Exercise goal:
Repeat, exactly, the run of lines that opens with the line containing "clear_scene()" and closes with the line containing "before = set(bpy.data.objects)", and leave all other lines out.

Provided material:
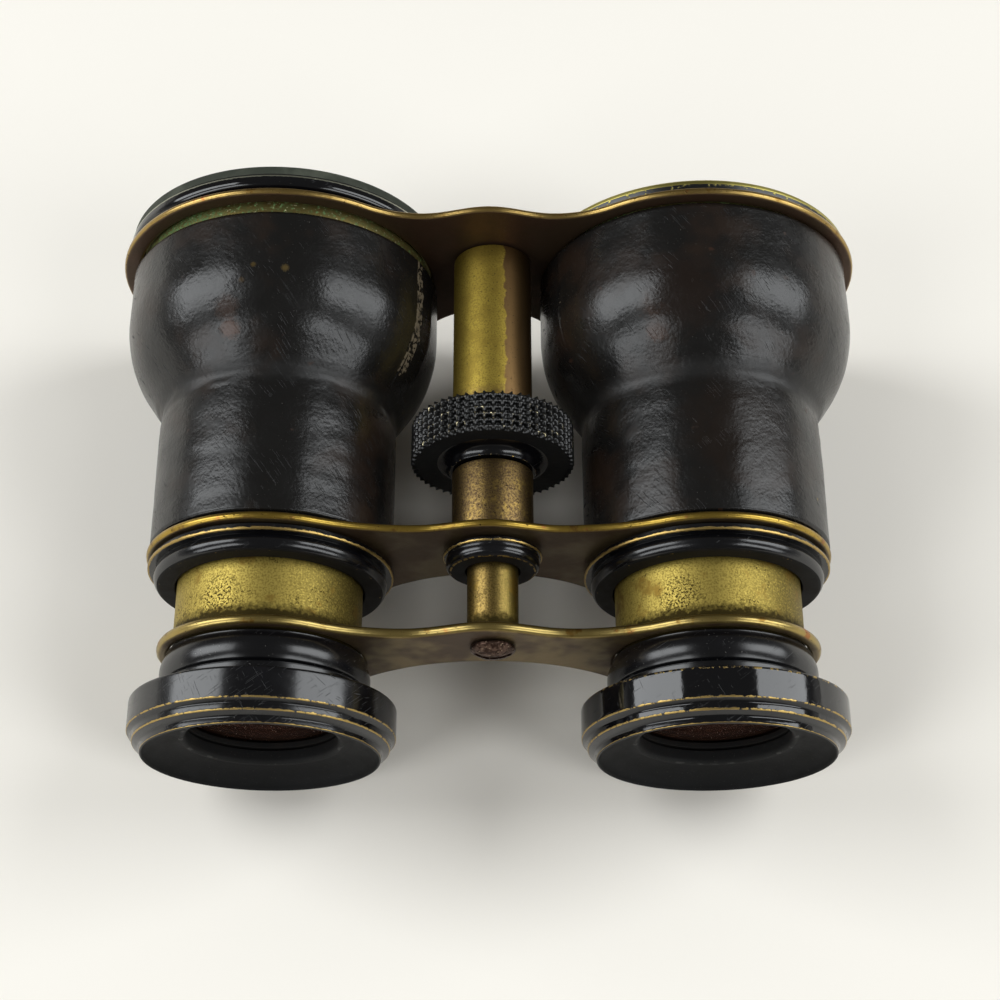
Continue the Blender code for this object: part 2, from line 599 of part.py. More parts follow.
def bridges():
    """The three brass bridges."""
    outline = bridge_outline(EYE_BRIDGE_RING_R, EYE_BRIDGE_LOBE, EYE_BRIDGE_DIP, EYE_BRIDGE_DIP_X,
                             EYE_BRIDGE_ARCH)
    bridge("eyepiece_bridge", outline, EYE_BRIDGE_NEAR, EYE_BRIDGE_THICKNESS, NECK_SOCKET_R,
           SCREW_HOLE_R, eyepieces)
    outline = bridge_outline(MIDDLE_BRIDGE_RING_R, MIDDLE_BRIDGE_LOBE, MIDDLE_BRIDGE_DIP,
                             MIDDLE_BRIDGE_DIP_X, MIDDLE_BRIDGE_ARCH)
    bridge("middle_bridge", outline, MIDDLE_BRIDGE_NEAR, MIDDLE_BRIDGE_THICKNESS, GUIDE_R + SEAT_GAP,
           GLAND_SPIGOT_R + SEAT_GAP, glasses)
    outline = bridge_outline(OBJECTIVE_BRIDGE_RING_R, OBJECTIVE_BRIDGE_LOBE, OBJECTIVE_BRIDGE_DIP,
                             OBJECTIVE_BRIDGE_DIP_X, OBJECTIVE_BRIDGE_ARCH)
    bridge("objective_bridge", outline, OBJECTIVE_BRIDGE_NEAR, OBJECTIVE_BRIDGE_THICKNESS,
           RIM_SOCKET_R, SCREW_HOLE_R, glasses)


def slotted_screw(name, head_near, way, carrier):
    """Domed slotted screw on the column's axis; its shank runs up the axis (way 1) or down it (way -1)."""
    outline = [(-SCREW_HEAD_EDGE - s, r) for s, r in dome(0, SCREW_HEAD_DOME, SCREW_HEAD_R)]
    outline += [(0.0, SCREW_HEAD_R), (0.0, SCREW_SHANK_R), (SCREW_SHANK_LENGTH, SCREW_SHANK_R),
                (SCREW_SHANK_LENGTH, 0.0)]
    if way > 0:
        outline = [(head_near + s, r) for s, r in outline]
    else:
        outline = [(head_near - s, r) for s, r in reversed(outline)]
    screw = turned(name, outline, BROWN_STEEL, carrier, COLUMN_X, COLUMN_LIFT, SMALL_STEPS)
    crown = head_near - way * (SCREW_HEAD_EDGE + SCREW_HEAD_DOME)
    mesh = bpy.data.meshes.new(name + "_slot")
    bm = bmesh.new()
    bmesh.ops.create_cube(bm, size=1)
    bm.to_mesh(mesh)
    bm.free()
    slot = bpy.data.objects.new(name + "_slot", mesh)
    slot.scale = (4 * SCREW_HEAD_R, 2 * SCREW_SLOT_DEPTH, SCREW_SLOT_WIDTH)
    hang(slot, cutters, carrier, (COLUMN_X, crown, COLUMN_LIFT))
    boolean(screw, slot, "DIFFERENCE")


def column():
    """The two column tubes and the gland that guides the rod."""
    plug = UPPER_TUBE_FAR - COLUMN_PLUG_LENGTH
    outline = [(UPPER_TUBE_NEAR, COLUMN_TUBE_R), (UPPER_TUBE_FAR, COLUMN_TUBE_R),
               (UPPER_TUBE_FAR, SCREW_HOLE_R), (plug, SCREW_HOLE_R), (plug, COLUMN_TUBE_BORE_R),
               (UPPER_TUBE_NEAR, COLUMN_TUBE_BORE_R)]
    turned("upper_column_tube", outline, RUBBED_BRASS, glasses, COLUMN_X, COLUMN_LIFT, SMALL_STEPS)
    outline = [(LOWER_TUBE_NEAR, COLUMN_TUBE_R), (LOWER_TUBE_FAR, COLUMN_TUBE_R),
               (LOWER_TUBE_FAR, COLUMN_TUBE_BORE_R), (LOWER_TUBE_NEAR, COLUMN_TUBE_BORE_R)]
    turned("lower_column_tube", outline, RUBBED_BRASS, glasses, COLUMN_X, COLUMN_LIFT, SMALL_STEPS)
    spigot_far = MIDDLE_BRIDGE_FAR + GLAND_SPIGOT_LENGTH
    lip = GLAND_NEAR + GLAND_LIP_WIDTH
    neck = GLAND_FAR - GLAND_NECK_WIDTH
    edge = neck - GLAND_EDGE_WIDTH
    outline = [(GLAND_NEAR, GLAND_FACE_R), (lip, GLAND_FACE_R), (lip + GLAND_SLOPE, GLAND_BEAD_R),
               (edge - GLAND_SLOPE, GLAND_BEAD_R), (edge, GLAND_EDGE_R), (neck, GLAND_EDGE_R),
               (neck, GLAND_NECK_R), (GLAND_FAR, GLAND_NECK_R),
               (GLAND_FAR, GLAND_SPIGOT_R), (spigot_far, GLAND_SPIGOT_R), (spigot_far, ROD_BORE_R),
               (GLAND_NEAR, ROD_BORE_R)]
    turned("column_gland", outline, BLACK_LACQUER, glasses, COLUMN_X, COLUMN_LIFT, SMALL_STEPS)
    slotted_screw("column_screw", OBJECTIVE_BRIDGE_FAR + SEAT_GAP, -1, glasses)


def knurl(rim):
    """Sink a groove at every second step round the rim."""
    freeze(rim)
    for vertex in rim.data.vertices:
        if vertex.co.xy.length < WHEEL_R - KNURL_DEPTH / 2:
            continue
        around = round(atan2(vertex.co.y, vertex.co.x) / (pi / KNURL_COUNT))
        if around % 2 == 1:
            vertex.co.xy *= (WHEEL_R - KNURL_DEPTH) / WHEEL_R


def focus_wheel():
    """Knurled rim on a web and a hub, bored for the nut."""
    rim_bore_r = WHEEL_R - WHEEL_RIM_WALL
    outline = [(RIM_NEAR, WHEEL_R - KNURL_DEPTH), (RIM_NEAR + KNURL_DEPTH, WHEEL_R),
               (RIM_FAR - KNURL_DEPTH, WHEEL_R), (RIM_FAR, WHEEL_R - KNURL_DEPTH),
               (RIM_FAR, rim_bore_r), (RIM_NEAR, rim_bore_r)]
    wheel = turned("focus_wheel", outline, BLACK_LACQUER, focus, COLUMN_X, COLUMN_LIFT, 2 * KNURL_COUNT)
    knurl(wheel)
    web_near = RIM_NEAR + WHEEL_WEB_SINK
    web_far = RIM_FAR - WHEEL_WEB_SINK
    web_r = rim_bore_r + KNURL_DEPTH
    bore_r = NUT_R + SEAT_GAP
    fillet_steps = 3
    fillet = [(web_near - WHEEL_FILLET * (1 - sin(a)), WHEEL_HUB_R + WHEEL_FILLET * (1 - cos(a)))
              for a in [pi / 2 * k / fillet_steps for k in range(fillet_steps + 1)]]
    outline = [(HUB_NEAR, WHEEL_HUB_END_R)] + fillet
    outline += [(web_near, web_r), (web_far, web_r), (web_far, WHEEL_HUB_R), (RIM_FAR, WHEEL_HUB_R),
                (RIM_FAR, bore_r), (HUB_NEAR, bore_r)]
    hub = turned("wheel_hub", outline, BLACK_LACQUER, focus, COLUMN_X, COLUMN_LIFT, SMALL_STEPS)
    boolean(wheel, hub, "UNION")


def focus_nut():
    """Brass sleeve in the wheel: its ends run in the column tubes and its far half is threaded."""
    outline = [(NUT_NEAR, NUT_R), (NUT_FAR, NUT_R), (NUT_FAR, NUT_THREAD_R),
               (NUT_THREAD_NEAR, NUT_THREAD_R), (NUT_THREAD_NEAR, ROD_BORE_R), (NUT_NEAR, ROD_BORE_R)]
    turned("focus_nut", outline, RUBBED_BRASS, focus, COLUMN_X, COLUMN_LIFT, SMALL_STEPS)


def focus_rod():
    """Brass rod from the eyepiece bridge through the gland, with a socket in each end."""
    near_socket = ROD_NEAR + SCREW_SHANK_LENGTH
    far_socket = ROD_FAR - ROD_SOCKET_DEPTH
    socket_r = SPIGOT_R + SEAT_GAP
    outline = [(near_socket, 0.0), (near_socket, SCREW_HOLE_R), (ROD_NEAR, SCREW_HOLE_R), (ROD_NEAR, ROD_R),
               (ROD_FAR, ROD_R), (ROD_FAR, socket_r), (far_socket, socket_r), (far_socket, 0.0)]
    turned("focus_rod", outline, BRIGHT_BRASS, eyepieces, COLUMN_X, COLUMN_LIFT, SMALL_STEPS)


def focus_screw():
    """Coarse screw with several starts: a lobed section that turns as it climbs, on a plain spigot."""
    count = THREAD_STARTS * THREAD_LOBE_STEPS
    thread = THREAD_FAR - THREAD_NEAR
    turns = thread / SCREW_LEAD
    climbs = round(turns * THREAD_TURN_STEPS)
    spigot_near = ROD_FAR - ROD_SOCKET_DEPTH + SEAT_GAP
    plain = [SPIGOT_R] * count
    lobed = [THREAD_R - THREAD_DEPTH * (1 - cos(2 * pi * k / THREAD_LOBE_STEPS)) / 2 for k in range(count)]
    sections = [(spigot_near, plain, 0.0), (THREAD_NEAR, plain, 0.0)]
    for climb in [k / climbs for k in range(climbs + 1)]:
        sections.append((THREAD_NEAR + thread * climb, lobed, 2 * pi * turns * climb))
    mesh = bpy.data.meshes.new("focus_screw")
    bm = bmesh.new()
    rings = []
    for station, radii, turn in sections:
        angles = [turn + 2 * pi * k / count for k in range(count)]
        rings.append([bm.verts.new((r * cos(a), r * sin(a), station)) for r, a in zip(radii, angles)])
    for below, above in zip(rings, rings[1:]):
        for k in range(count):
            bm.faces.new((below[k], below[(k + 1) % count], above[(k + 1) % count], above[k]))
    bm.faces.new(list(reversed(rings[0])))
    bm.faces.new(rings[-1])
    bm.to_mesh(mesh)
    bm.free()
    mesh.shade_smooth()
    mesh.set_sharp_from_angle(angle=radians(40))
    screw = add_piece("focus_screw", mesh, BRIGHT_STEEL, eyepieces, (COLUMN_X, 0, COLUMN_LIFT))
    screw.rotation_euler = (-pi / 2, 0, 0)


def lay_down():
    """Lean the glasses back on their rests, lowest point on the floor and middle over the origin."""
    glasses.rotation_euler = (LIE_ANGLE, 0, 0)
    bpy.context.view_layer.update()
    depsgraph = bpy.context.evaluated_depsgraph_get()
    corners = []
    for piece in parts.objects:
        if piece.type == "EMPTY":
            continue
        evaluated = piece.evaluated_get(depsgraph)
        mesh = evaluated.to_mesh()
        corners += [evaluated.matrix_world @ vertex.co for vertex in mesh.vertices]
        evaluated.to_mesh_clear()
    low = [min(corner[k] for corner in corners) for k in range(3)]
    high = [max(corner[k] for corner in corners) for k in range(3)]
    glasses.location = (-(low[0] + high[0]) / 2, -(low[1] + high[1]) / 2, -low[2])


clear_scene()
parts = new_collection("field_glasses")
cutters = new_collection("cutters")
glasses = new_empty("glasses")
eyepieces = new_empty("eyepieces", glasses, (COLUMN_X, EYE_BRIDGE_NEAR, COLUMN_LIFT))
focus = new_empty("focus", glasses, (COLUMN_X, RIM_NEAR, COLUMN_LIFT))

bridges()
for side, x in (("left", -EYE_SPACING / 2), ("right", EYE_SPACING / 2)):
    barrel_shell(side, x)
    leather_cover(side, x, LEFT_LEATHER_SHORT_BY if side == "left" else 0)
    objective(side, x)
    guide_collar(side, x)
    draw_tube(side, x)
    eyepiece_neck(side, x)
    eyecup(side, x)
    eye_lens(side, x)
objective_bezel(-EYE_SPACING / 2)
objective_rim(EYE_SPACING / 2)
column()
focus_wheel()
focus_nut()
focus_rod()
focus_screw()
slotted_screw("rod_screw", EYE_BRIDGE_NEAR - SEAT_GAP, 1, eyepieces)
lay_down()
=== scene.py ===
"""The looks of the field glasses: turned brass, black japan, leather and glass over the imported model.

Every piece is drawn in millimetres in the glasses' own upright frame: X runs across them, Y is the station
along the optical axes from the eyecups' face, and Z is height above the plane of the axes. UPRIGHT then
lays each piece on the table, where the model has it.
"""

import json
from math import atan2, cos, hypot, pi, radians, sin, sqrt, tan

import bmesh
import bpy
import numpy as np
from mathutils import Matrix, Vector, noise


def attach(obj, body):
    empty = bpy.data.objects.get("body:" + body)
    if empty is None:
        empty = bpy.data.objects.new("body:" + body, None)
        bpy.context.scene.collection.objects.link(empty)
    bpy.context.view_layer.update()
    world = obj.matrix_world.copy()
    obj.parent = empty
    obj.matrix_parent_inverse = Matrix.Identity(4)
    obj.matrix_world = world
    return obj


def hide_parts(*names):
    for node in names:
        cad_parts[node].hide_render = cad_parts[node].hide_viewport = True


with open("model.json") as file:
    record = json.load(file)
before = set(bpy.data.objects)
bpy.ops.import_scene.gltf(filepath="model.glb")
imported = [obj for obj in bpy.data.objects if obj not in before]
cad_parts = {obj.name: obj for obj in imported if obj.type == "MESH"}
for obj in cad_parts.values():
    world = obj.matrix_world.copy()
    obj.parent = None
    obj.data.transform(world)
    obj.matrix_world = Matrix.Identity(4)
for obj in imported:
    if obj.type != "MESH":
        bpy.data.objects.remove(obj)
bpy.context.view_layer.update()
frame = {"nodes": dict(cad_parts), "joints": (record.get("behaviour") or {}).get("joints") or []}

MM = 0.001

# Layout, in millimetres
BARREL_X = 31.0
COLUMN_X = 0.55
COLUMN_LIFT = 6.4
WHEEL_STATION = 44.25
WHEEL_R = 11.7

# The barrel's bell: waist and swelling radius, the two bends and the slope between them, and its start
WAIST_R = 16.1
SWELL_R = 22.0
HOLLOW_BEND_R = 4.5
SWELL_BEND_R = 17.0
BEND_SLOPE = radians(34)
BEND_START = 50.0
LEATHER_NEAR = 29.5
LEATHER_FAR = {"left": 73.4, "right": 74.9}
LEATHER_STANDS_OUT = 1.1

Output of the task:
clear_scene()
parts = new_collection("field_glasses")
cutters = new_collection("cutters")
glasses = new_empty("glasses")
eyepieces = new_empty("eyepieces", glasses, (COLUMN_X, EYE_BRIDGE_NEAR, COLUMN_LIFT))
focus = new_empty("focus", glasses, (COLUMN_X, RIM_NEAR, COLUMN_LIFT))

bridges()
for side, x in (("left", -EYE_SPACING / 2), ("right", EYE_SPACING / 2)):
    barrel_shell(side, x)
    leather_cover(side, x, LEFT_LEATHER_SHORT_BY if side == "left" else 0)
    objective(side, x)
    guide_collar(side, x)
    draw_tube(side, x)
    eyepiece_neck(side, x)
    eyecup(side, x)
    eye_lens(side, x)
objective_bezel(-EYE_SPACING / 2)
objective_rim(EYE_SPACING / 2)
column()
focus_wheel()
focus_nut()
focus_rod()
focus_screw()
slotted_screw("rod_screw", EYE_BRIDGE_NEAR - SEAT_GAP, 1, eyepieces)
lay_down()
=== scene.py ===
"""The looks of the field glasses: turned brass, black japan, leather and glass over the imported model.

Every piece is drawn in millimetres in the glasses' own upright frame: X runs across them, Y is the station
along the optical axes from the eyecups' face, and Z is height above the plane of the axes. UPRIGHT then
lays each piece on the table, where the model has it.
"""

import json
from math import atan2, cos, hypot, pi, radians, sin, sqrt, tan

import bmesh
import bpy
import numpy as np
from mathutils import Matrix, Vector, noise


def attach(obj, body):
    empty = bpy.data.objects.get("body:" + body)
    if empty is None:
        empty = bpy.data.objects.new("body:" + body, None)
        bpy.context.scene.collection.objects.link(empty)
    bpy.context.view_layer.update()
    world = obj.matrix_world.copy()
    obj.parent = empty
    obj.matrix_parent_inverse = Matrix.Identity(4)
    obj.matrix_world = world
    return obj


def hide_parts(*names):
    for node in names:
        cad_parts[node].hide_render = cad_parts[node].hide_viewport = True


with open("model.json") as file:
    record = json.load(file)
before = set(bpy.data.objects)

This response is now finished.